During Tuesday’s County budget hearing, Lovingood supported restoring $1.5 million for the Wonder Valley fire station that serves Interstate 40 stretching from Barstow to the Arizona stateline. The Board chairman also advocated restoring $1.5 million in funds for an inmate firefighting crew program that has been critical in battling wildfires, including last year’s devastating Blue Cut Fire. Funding for the inmate fire crew had been cut from the County’s draft budget.

Lovingood has been a key proponent of increasing public safety funding, particularly to beef up law enforcement operations. He thanked fellow Supervisors James Ramos and Josie Gonzales in backing his request for crime sweeps. In years past, Lovingood allocated funds for “Desert Guardian” crime sweeps in the Victor Valley. The $1 million allocation takes local anti-crime efforts to an unprecedented new level.

“I’m simply stating the fact that there’s a need. It’s a conversation that we’ve all touched on over the past several years and how we look at public safety,” Lovingood told his Board colleagues. “If we don’t shift this conversation, not only today but next year and every year following until we turn the tide (of crime), we’re at great risk. Our County and each of our communities are at risk.”

Sheriff John McMahon said the additional funding will make an impact.

“Supervisor Lovingood made a promise in the past that if revenues improved, he hoped to further strengthen the Sheriff’s Department by dedicating additional resources to fight crime and target quality of life issues in the county,” McMahon said. “With that commitment, I praise the supervisor for coming through on these promises. With Supervisor Lovingood’s help, we’ve made a huge impact on crime specific issues in the high desert. The additional $1 million will help in funding crime suppression operations that have proven to make a dent in those efforts with the goal of creating a safer environment for the residents in our county.”

District Attorney Michael Ramos agreed that the expanded sweeps will have a significant positive effect.

“Thanks to the efforts of Supervisor Lovingood we are going to be able to more effectively combat crime in the High Desert region,” Ramos said. “Through this additional funding and our collaborative efforts with county officials and local law enforcement, we will make a significant impact in our community.”

Lovingood said more affluent regions of the county have more revenue to spend on law enforcement. But the First, Third and Fifth Districts, he said, are more challenged economically, with a lower tax base and fewer resources. Combatting crime, Lovingood said, is vital to expanding economic development because companies looking to relocate consider crime rates before investing in communities.

The $1 million funding, Lovingood said, will be coordinated by the Sheriff’s Department. As in the past to leverage funds, the County will offer to partner financially with local cities interested in participating in heightened enforcement.
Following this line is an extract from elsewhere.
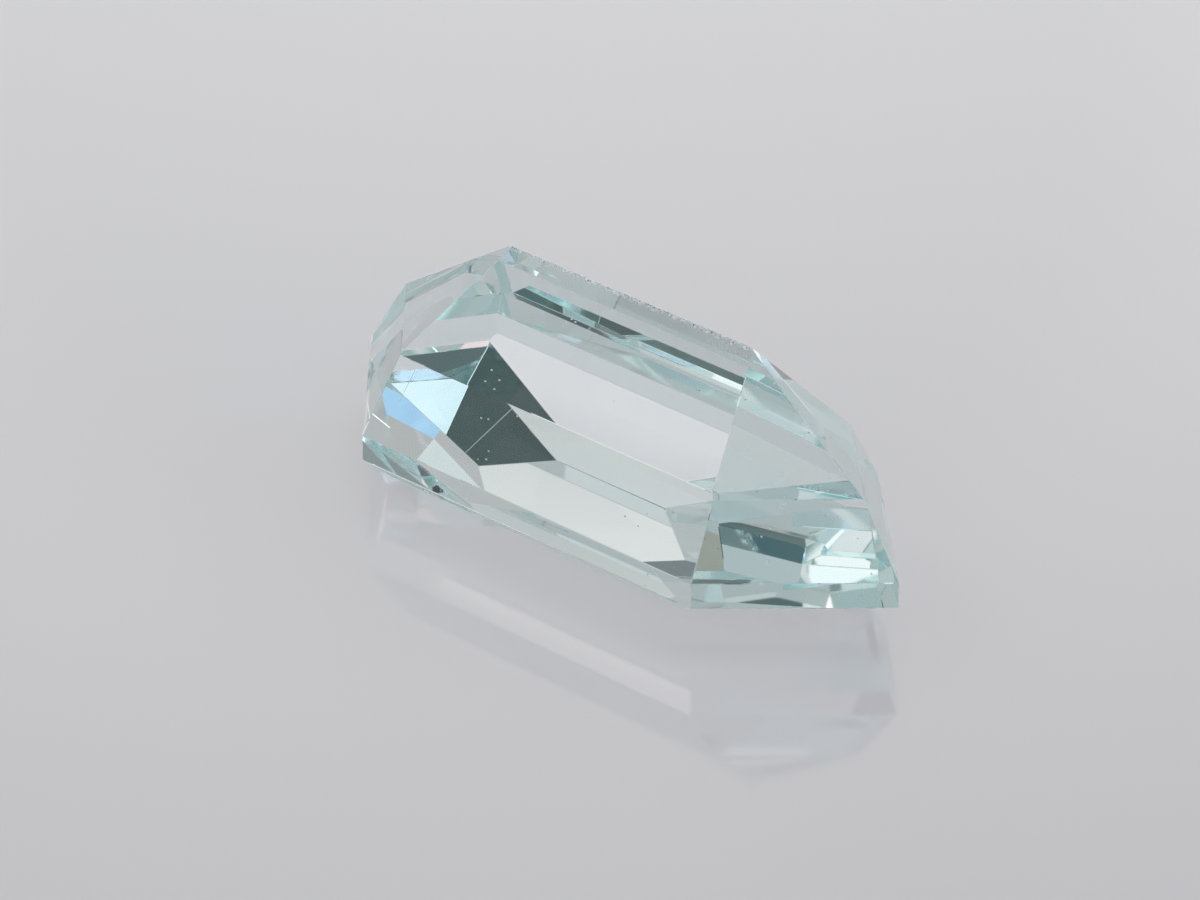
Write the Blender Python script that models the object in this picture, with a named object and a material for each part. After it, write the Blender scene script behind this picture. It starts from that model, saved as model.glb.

Many law enforcement professionals agree that Propositions 47, 57 and AB 109 have put more criminals on the streets. And Lovingood said the State has stepped back from its law enforcement responsibilities.

“If the State won’t do its job in seriously attacking crime, then San Bernardino County will,” Lovingood said.

In other action, the Board of Supervisors voted 5-0 to restore funding for inmate fire crews. In 2016, inmate crews responded to 738 emergency calls, with that number expected to top 1,000 calls this year. Inmate crews also logged 10,560 hours of work in Victorville, Hesperia, San Bernardino, Needles and unincorporated County areas, including chipping operations in Wrightwood and illegal dumping operations throughout the High Desert.

“Inmate crews logged 84,894 hours last year, saving taxpayers more than $2 million,” Lovingood said. “These crews spent nine days on the Blue Cut Fire and helped collect 578 tons of trash around the High Desert. Clearly, this is an outstanding program that is making a major impact on our communities.”